9. We now proceed to deal with the case of the appellant Naju Mia. He has been represented at the hearing before us by Mr. Das Gupta who has raised two points in the course of his argument. The first is that the confession made by Naju was made under such circumstances as to leave little doubt that it was not a voluntary confession and the second is that the learned Judge omitted to. charge the jury that the articles found in the house of this appellant were not mentioned in the first list given by Jiban Kristo, on the day following the dacoity. Now with regard to the first 'point, the confession was recorded by the Sub-Deputy Magistrate Babu Upendra Narain Chowdhury who stated that he had recorded the confession after giving the accused the necessary warning before recording it and also after saying that there was no police officer present and giving him sufficient time-an hour or so-to reflect before committing himself. Now, the confession itself ran like this. The learned Magistrate said:
I am a Magistrate. There is no policeman here, If you want to make any statement of your own free will, you may do so. Don't say anything you are tutored to say. Don't say anything even under threat from anyone. You may say anything or not as you please. There is no obligation of any sort. If you admit anything, it will-be recorded as evidence and will, if necessary, be used as evidence against you. Do you want to make any confession?
10. Naju Mia replied:
I want to make a clean breast of everything for the reason that, if I serve the Government in any way, the Government may take pity en me.
11. It is contended by Mr. Das Gupta that this statement of the appellant, Naju Mia is in itself sufficient to render this confession inadmissible. But having regard to the provisions of Section 24, Evidence Act, it seems to us that there must be something from which we are to infer that the inducement or promise was given to the accused by some person who had authority to give it. It is not enough for the accused to entertain a hope, which may turn out to be an idle hope, that in consequence of his giving certain information, he would be rewarded by the Government. It must be shown that the hope was directly inspired by some one who had authority to make the promise. There is nothing of the kind here. In fact, the opening words of his statements are:
No one has pinned me nor asked under menaces to say anything. I want to unburden myself of all that has happened.
12. Now, with regard to this, the learned Magistrate said that he believed that the confession was a voluntary confession and he gave a certificate to that effect. In dealing with it, the learned Judge says:
Although I have admitted the retracted confession of the-accused Naju Mia, it is for you to appraise the value of that confession. The weight to be given to such confession depends upon the circumstances under which it was given and the circumstances under which it was retracted. It will, in short, be unsafe for you to rely upon the retracted confession of Naju Mia, unless, after consideration of the whole evidence in this case, you are in a position to come to the unhesitating conclusion that the confession is true. Even in that case it is evidence against Naju Mia but not against others.

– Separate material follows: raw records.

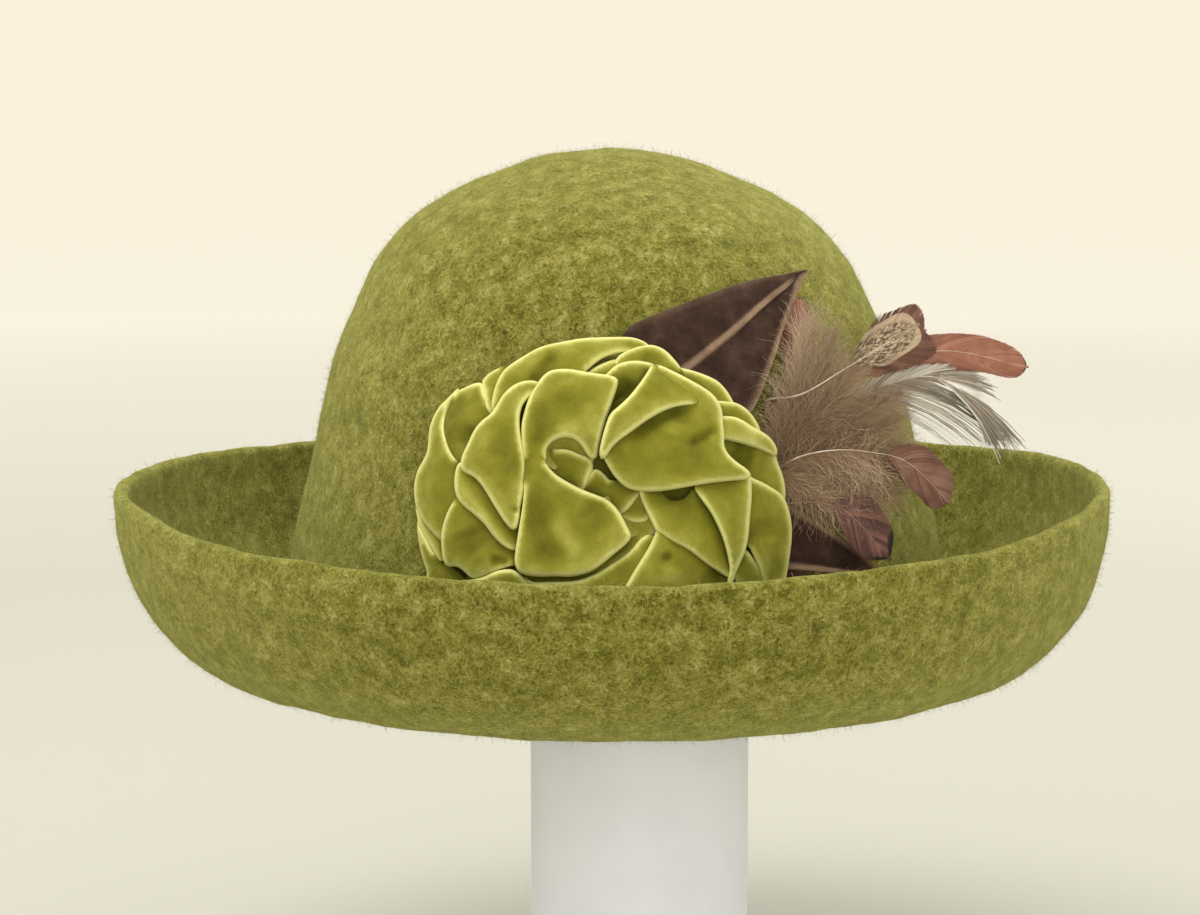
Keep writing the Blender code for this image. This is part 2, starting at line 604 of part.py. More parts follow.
def vane_swell(share, blunt):
    """How wide a vane is at a share of its length: it opens to its full width and closes in a round tip."""
    opening = math.sin(math.pi / 2 * min(share / 0.5, 1.0))
    closing = max(share - 0.5, 0.0) / 0.5
    return opening * (1 - closing ** (2 + 4 * blunt)) ** 0.5


def build_feather(feather):
    """A quill that starts on the felt under the rosette and carries a flat vane with cupped edges."""
    marks = [off_crown_row(row) for row in feather["spine"]]
    axis = Vector((-HAT_SHIFT, 0.0, 0.0))
    rings = []
    for i in range(FEATHER_STEPS + 1):
        share = i / FEATHER_STEPS
        place = curve_point(marks, share)
        along = (curve_point(marks, min(share + 0.02, 1.0)) - curve_point(marks, max(share - 0.02, 0.0))).normalized()
        out = (place - axis) * Vector((1.0, 1.0, 0.0))
        side = along.cross(out).normalized()
        out = side.cross(along).normalized()
        swell = vane_swell(max((share - feather["start"]) / (1 - feather["start"]), 0.0), feather["blunt"])
        quill = QUILL_WIDTH / 2 * (1 - 0.5 * share)
        width = quill + feather["vane"] * swell
        half = QUILL_THICKNESS / 2 * (1 - 0.4 * share)
        cup = VANE_CUP * feather["vane"] * swell
        across = (-width, -quill, quill, width, quill, -quill)
        lifts = (-cup, half, half, -cup, -half, -half)
        rings.append([place + side * a + out * b for a, b in zip(across, lifts)])
    add_object(feather["name"], lofted(rings), feather["colour"], 40.0)


def lock_solid(lock, number):
    """One lock of down, thickest in its middle, as a closed spindle from the bud to its tip."""
    rise, reach = math.radians(lock["rise"]), lock["length"] * DOWN_REACH
    start = DOWN_ROOT["up"] * CROWN_HEIGHT
    rings = []
    for i in range(LOCK_STEPS + 1):
        share = i / LOCK_STEPS
        turn, height = walked(DOWN_ROOT["turn"], start, math.cos(rise) * reach * share, math.sin(rise) * reach * share)
        off = DOWN_ROOT["off"] + (lock["off"] - DOWN_ROOT["off"]) * share
        swell = 0.25 + 0.75 * math.sin(math.pi * min(share * 0.9 + 0.1, 1.0))
        width, half = lock["width"] * DOWN_REACH * swell, DOWN_THICKNESS / 2 * swell
        ring = []
        for corner in range(6):
            angle = math.tau * corner / 6
            across, lift = math.cos(angle) * width, math.sin(angle) * half
            right, up = -math.sin(rise) * across, math.cos(rise) * across
            side_turn, side_height = walked(turn, height, right, up)
            ring.append(off_crown(side_turn, side_height, off + lift))
        rings.append(ring)
    return add_object(f"lock_{number}", lofted(rings), "down", 60.0)


def build_down_tuft():
    """A bud on the felt with the locks of down fused to it."""
    bm = bmesh.new()
    bmesh.ops.create_icosphere(bm, subdivisions=2, radius=DOWN_BUD)
    bmesh.ops.translate(bm, verts=bm.verts, vec=off_crown_row(DOWN_ROOT))
    bud = add_object("down_tuft", bm, "down", 60.0)
    fuse(bud, [lock_solid(lock, number) for number, lock in enumerate(DOWN_LOCKS)])


for old in list(bpy.data.objects):
    bpy.data.objects.remove(old, do_unlink=True)
build_stand()
build_felt()
build_rosette()
build_leaf("velvet_leaf_upper", UPPER_LEAF_LENGTH, UPPER_LEAF_SECTIONS, UPPER_LEAF_SPINE)
build_leaf("velvet_leaf_lower", LOWER_LEAF_LENGTH, LOWER_LEAF_SECTIONS, LOWER_LEAF_SPINE)
for row in FEATHERS:
    build_feather(row)
build_down_tuft()
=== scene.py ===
import math

import bmesh
import bpy
import numpy as np
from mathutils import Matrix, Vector, geometry, noise


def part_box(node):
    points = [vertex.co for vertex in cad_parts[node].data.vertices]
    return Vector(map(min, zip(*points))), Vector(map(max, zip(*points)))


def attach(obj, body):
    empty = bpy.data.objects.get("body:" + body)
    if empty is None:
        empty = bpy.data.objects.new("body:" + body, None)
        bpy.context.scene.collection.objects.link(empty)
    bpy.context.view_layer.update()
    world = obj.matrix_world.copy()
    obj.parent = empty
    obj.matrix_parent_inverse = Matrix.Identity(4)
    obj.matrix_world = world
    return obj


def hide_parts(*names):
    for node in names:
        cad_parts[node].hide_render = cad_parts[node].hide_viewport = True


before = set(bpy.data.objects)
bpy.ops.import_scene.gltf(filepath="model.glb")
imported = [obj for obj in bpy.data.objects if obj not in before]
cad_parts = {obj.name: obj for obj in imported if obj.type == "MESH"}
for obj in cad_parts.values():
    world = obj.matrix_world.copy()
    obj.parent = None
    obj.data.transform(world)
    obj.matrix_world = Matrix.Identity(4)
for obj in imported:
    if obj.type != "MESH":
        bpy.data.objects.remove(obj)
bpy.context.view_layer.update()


# Stand base.
# A turned MDF disc with an eased upper edge and a shallow socket for the post. It is sprayed with satin white
# furniture paint, and the post drops into the socket.
BASE_RADIUS = 0.080
BASE_THICKNESS = 0.014
BASE_EASING = 0.003
FINE_EASING = 0.0004
SOCKET_RADIUS = 0.0343
SOCKET_DEPTH = 0.006
STAND_FACETS = 144


def linear(hex_colour):
    """The linear RGBA of an sRGB hex colour."""
    shares = [int(hex_colour[i:i + 2], 16) / 255 for i in (1, 3, 5)]
    return (*[s / 12.92 if s <= 0.04045 else ((s + 0.055) / 1.055) ** 2.4 for s in shares], 1.0)


def give(tree, node, inputs):
    """Gives each input of a node a link, a hex colour made linear, or a plain value."""
    for key, value in inputs.items():
        if isinstance(value, bpy.types.NodeSocket):
            tree.links.new(value, node.inputs[key])
        elif isinstance(value, str) and value.startswith("#"):
            node.inputs[key].default_value = linear(value)
        else:
            node.inputs[key].default_value = value


def add_node(tree, kind, inputs=None, **settings):
    """Adds a node to a tree with its settings, and gives each input a value or a link."""
    made = tree.nodes.new(kind)
    for name, value in settings.items():
        setattr(made, name, value)
    give(tree, made, inputs or {})
    return made


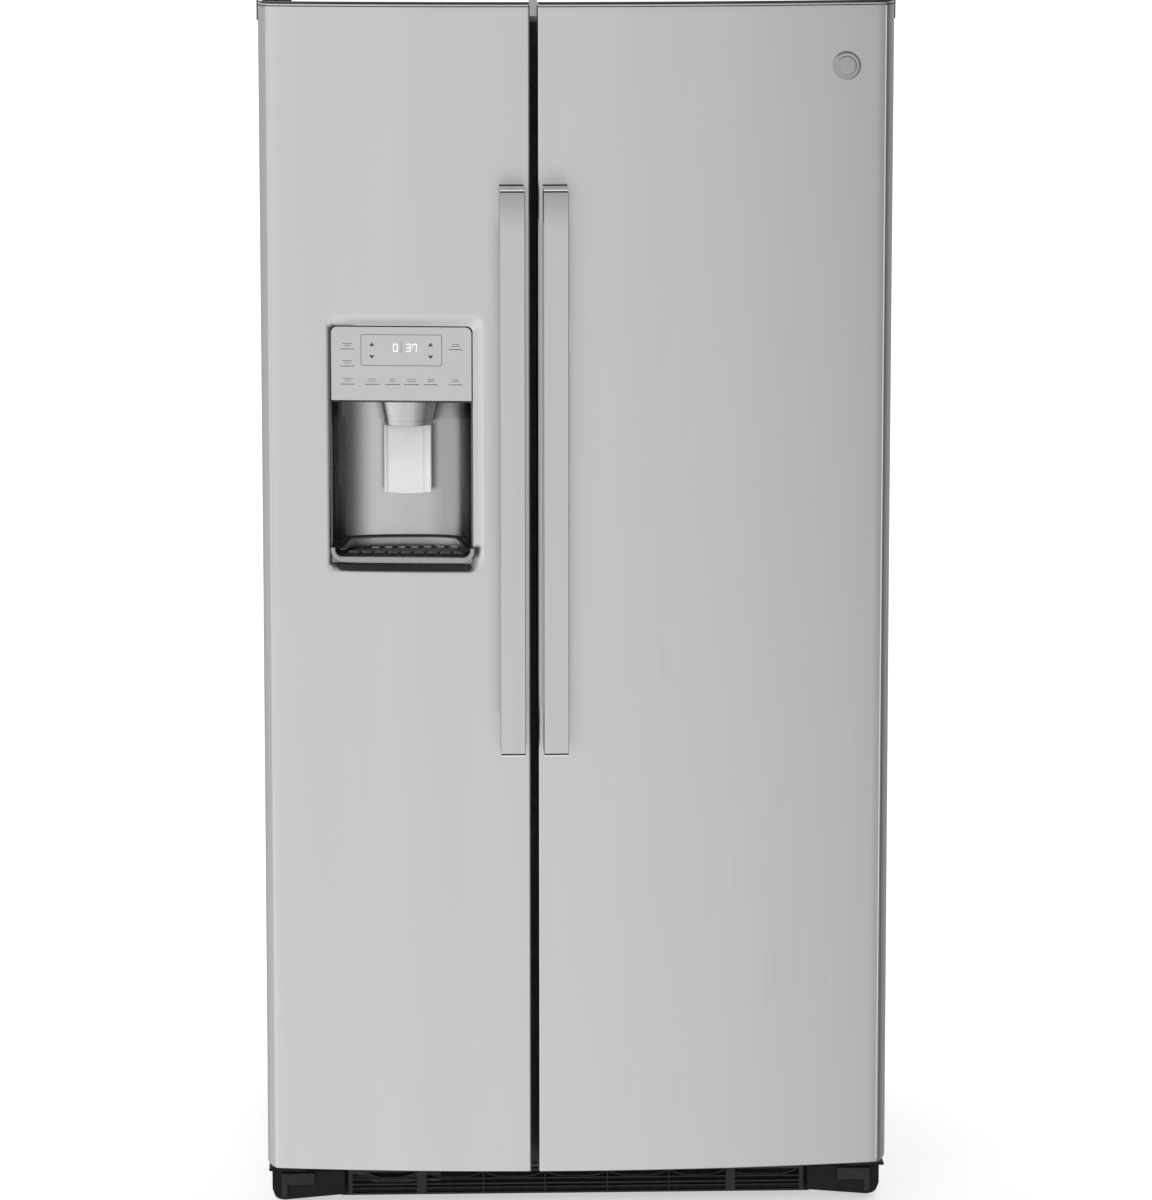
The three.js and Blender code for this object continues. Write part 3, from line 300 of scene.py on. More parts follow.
def finish(name, colour, metallic=0.0, roughness=0.5, mottle=(30, 0.03), rough=(60, 0.05), bump=(900, 0.05),
           stretch=(1, 1, 1), coat=0.0, coat_roughness=0.15, transmission=0.0, ior=1.46, subsurface=0.0,
           glow=0.0, painted_shading=None):
    """A procedural finish: mottle and rough are a noise size and its spread, bump a noise size and strength.

    Painted shade and light: the last argument holds an axis and the places along it, in metres, where the
    colour is scaled by a factor.
    """
    material = bpy.data.materials.new(name)
    material.use_nodes = True
    tree = material.node_tree
    shader = tree.nodes["Principled BSDF"]
    place = add_node(tree, "TexCoord").outputs["Object"]
    scaled = add_node(tree, "Mapping", {"Vector": place, "Scale": stretch}).outputs["Vector"]

    def noise(size):
        return add_node(tree, "TexNoise", {"Vector": scaled, "Scale": size, "Detail": 3.0}).outputs["Fac"]

    ramp = add_node(tree, "ValToRGB", {"Fac": noise(mottle[0])})
    for end, place_on_ramp, sign in ((0, 0.3, -1), (1, 0.7, 1)):
        ramp.color_ramp.elements[end].position = place_on_ramp
        ramp.color_ramp.elements[end].color = (*[c * (1 + sign * mottle[1]) for c in colour], 1)
    tone = ramp.outputs["Color"]
    if painted_shading:
        split = add_node(tree, "SeparateXYZ", {"Vector": place})
        tone = shaded(tree, tone, split.outputs[painted_shading[0]], painted_shading[1])
    spread = add_node(tree, "MapRange", {
        "Value": noise(rough[0]), "From Min": 0.3, "From Max": 0.7,
        "To Min": roughness - rough[1], "To Max": roughness + rough[1]})
    relief = add_node(tree, "Bump", {"Height": noise(bump[0]), "Strength": bump[1], "Distance": 0.0005})
    for key, value in {
            "Base Color": tone, "Roughness": spread.outputs["Result"], "Normal": relief.outputs["Normal"],
            "Metallic": metallic, "Coat Weight": coat, "Coat Roughness": coat_roughness,
            "Transmission Weight": transmission, "IOR": ior, "Subsurface Weight": subsurface,
            "Subsurface Scale": 0.01, "Emission Color": (1, 1, 1, 1), "Emission Strength": glow}.items():
        fill(tree, shader.inputs[key], value)
    return material


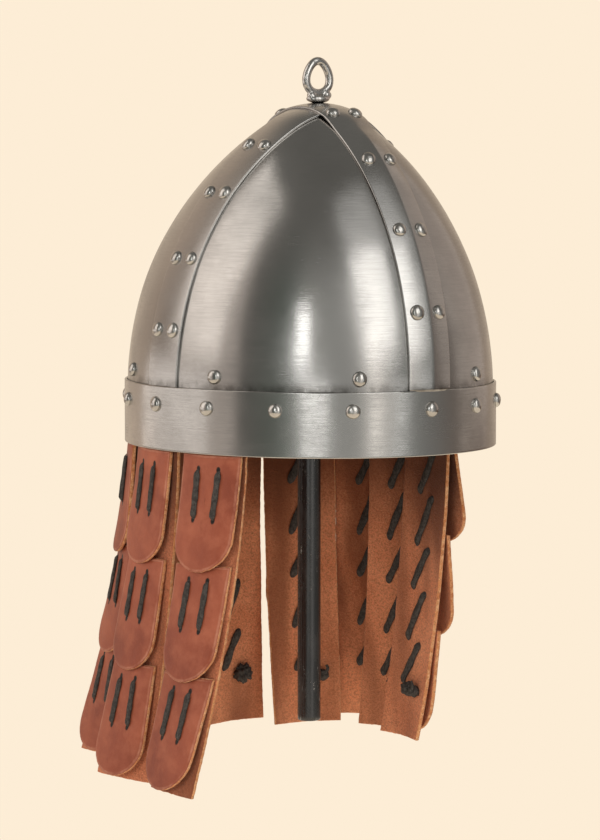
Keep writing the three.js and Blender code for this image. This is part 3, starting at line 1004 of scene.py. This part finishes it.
PAINT_BLACK = (0.010, 0.009, 0.009)
PAINT_DUSTY = (0.030, 0.028, 0.027)
BARE_METAL = (0.42, 0.41, 0.39)


def steel(name, tint, rough):
    """Satin sheet steel: fine marks run round the dome, over soft mottling and scratches."""
    m = Shader(name)
    x, y, z = m.parts(m.place)
    round_it = m.times(m.math("ARCTAN2", x, y), DOME_X)
    up = m.times(z, 1 / MM)
    streak = m.noise(m.whole(m.times(round_it, 0.05), m.times(up, 1.6), 0.0), 1.0, 4, 0.7)
    fine = m.noise(m.whole(m.times(round_it, 0.12), m.times(up, 5.0), 3.0), 1.0, 2, 0.6)
    blotch = m.spots(28, 5, 0.6)
    cloud = m.spots(9, 3, 0.5)
    grain = m.spots(900, 2, 0.5)
    slant = m.whole(
        m.times(m.math("ADD", round_it, up), 0.045),
        m.times(m.math("SUBTRACT", up, round_it), 0.9), 7.0)
    scratch = m.remap(m.noise(slant, 1.0, 3, 0.6), 0.66, 0.76)
    pale = shade(tint, 1.12)
    colour = m.stain(shade(tint, 0.80), pale, cloud, 0.3, 0.7)
    colour = m.stain(colour, shade(tint, 0.66), blotch, 0.4, 0.7, 0.5)
    colour = m.stain(colour, shade(tint, 0.60), streak, 0.4, 0.75, 0.30)
    colour = m.mix(m.times(scratch, 0.35), colour, pale)
    # Darker in patches just above the brow band's top edge.
    m.set("Base Color", m.mix(darker_above_brow(m, up), colour, ABOVE_BROW_DARK))
    m.set("Metallic", 1.0)
    level = m.remap(blotch, 0.3, 0.7, rough - 0.05, rough + 0.06)
    m.set("Roughness", m.math("ADD", level, m.remap(streak, 0.3, 0.7, -0.05, 0.05)))
    m.set("Anisotropic", 0.35)
    m.set("Tangent", m.vector("NORMALIZE", m.vector("CROSS_PRODUCT", (0, 0, 1), m.place)))
    m.bump(m.total((streak, 0.45), (fine, 0.35), (grain, 0.15), (scratch, -0.25)), 0.000045)
    return m.material


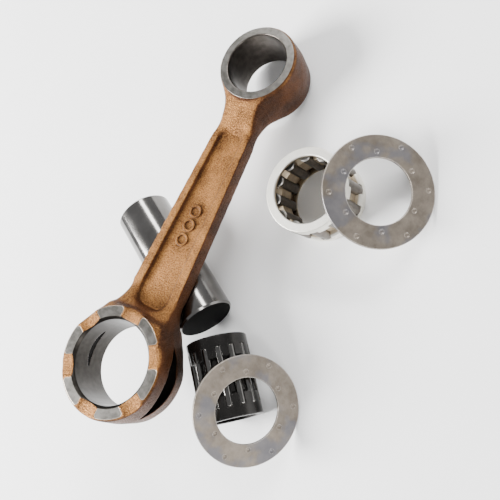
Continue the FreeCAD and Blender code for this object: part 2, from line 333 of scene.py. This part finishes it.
def copper_colour(s, grain, mottle, slot):
    """Golden on the flats and dark in pits; painted shade makes the walls darker brown, the crevices dark and the
    oil slots near black.
    """
    facing = s.math("ABSOLUTE", s.dot(s.normal, tuple(rod_up)))
    pits = s.step(s.noise(1.1 * MM, 1.0), 0.20, 0.25)
    flats = s.tint(s.mixed(grain, mottle, 0.65), *GOLDEN_COPPER)
    # Walls facing sideways get a darker brown as painted shade.
    walls = s.tint(s.mixed(grain, mottle, 0.5), *WALL_SHADE_COPPER)
    colour = s.tint(s.step(facing, 0.40, 0.97), walls, flats)
    # Painted shade: darker where ambient occlusion finds a crevice or recess.
    colour = s.tint(s.step(s.open_air(3.0 * MM), 0.35, 1.0), CREVICE_SHADE_COPPER, colour)
    colour = s.tint(pits, PIT_COPPER, colour)
    # The oil slots' walls are painted near black as shade.
    return s.tint(slot, colour, SLOT_SHADE_BLACK)


def ground_colour(s, scratches, wall, small_wall, rim):
    """Grey faces with a thin painted highlight around each pad, and darker bores, the big bore darkened further as
    painted shade.
    """
    haze = s.step(s.noise(2.2 * MM, 4.0), 0.28, 0.72)
    share = s.mixed(scratches, haze, 0.5)
    # The big bore's darker steel is painted shade.
    shaded_big_steel = s.tint(share, *BIG_BORE_SHADE_STEEL)
    small_steel = s.tint(share, *SMALL_WALL_STEEL)
    wall_steel = s.tint(small_wall, shaded_big_steel, small_steel)
    face_steel = s.tint(rim, s.tint(share, *PAD_STEEL), PAD_HIGHLIGHT_STEEL)
    return s.tint(wall, face_steel, wall_steel)


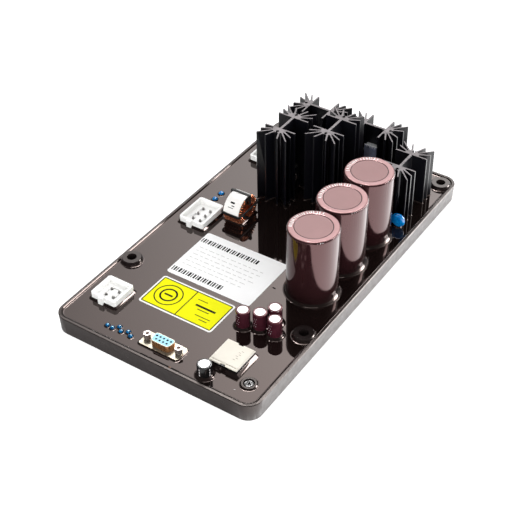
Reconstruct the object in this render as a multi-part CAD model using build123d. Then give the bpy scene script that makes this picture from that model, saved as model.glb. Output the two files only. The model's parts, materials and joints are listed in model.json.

13. We are of opinion that it is a perfectly correct statement of what the law governing a retracted confession is. The learned Judge then proceeds to put the dates of his arrest, of the search of his house and of his confession and he says that it is after all for the jury to consider whether the confession was a voluntary one and whether there is evidence strong enough to corroborate the finding of certain articles which were stolen in the house of this accused.
14. In regard to the second point raised by the learned vakil, the learned Judge has dealt with all the articles discovered in the house of Naju after the search. Prima facie, the place where they were discovered and the cautious concealment of all these articles would lead to the inference that they were stolen property and evidence was led by the prosecution to show that the articles so discovered were, in fact, articles stolen from the house of Jiban Krishna. The learned Judge has told the jury that some of these articles were mentioned in the list filed by Bam Krista and that the others were not in that list and he has said:
You should bear in mind that except the Raju and earring no other ornament is mentioned in the list submitted by Jiban Kristo on 16th January 1926. Even with regard to these two items, there is discrepancy regarding weight. In considering the evidence you should in the first place bear in mind the discrepancies and contradictions which I have pointed out to you and to which your attention has been drawn by the defence pleader and you should consider how far those discrepancies and contradictions are due to faulty memory.
15. There was, therefore, a clear direction to the jury that they would have to make up their minds, whether, in spite of these-contradictions, omissions and discrepancies, there was evidence on which they felt that they could safely rely. The verdict shows that they considered the evidence satisfactory. We think, therefore, that there is no substance in this point.
16. We have still to deal with the case of the remaining three appellants Samiuddin, Bakshu Mia and Eunoch Mia. The evidence against these three persons is very much of the same character, and it is of persons who saw them on the day of the occurrence in two sampans and landing at Chowdhury's Ghat and of witnesses who say that they saw them again boarding the sampans at the Chowdhury's Ghat on the day after the dacoity. The prosecution case evidently was that these men were associated together in these sampans both prior to and after the dacoity. Though it cannot be said that that evidence is conclusive, it was no doubt open to the jury, if they thought so, to hold that these facts showed that these appellants had actually taken part in the dacoity and we cannot say that their decision is wrong. This appeal, in our opinion, has no substance in it.
17. On these considerations, we are of opinion that the appellants have been justly convicted. We accordingly affirm the conviction and sentence and dismiss all the three appeals.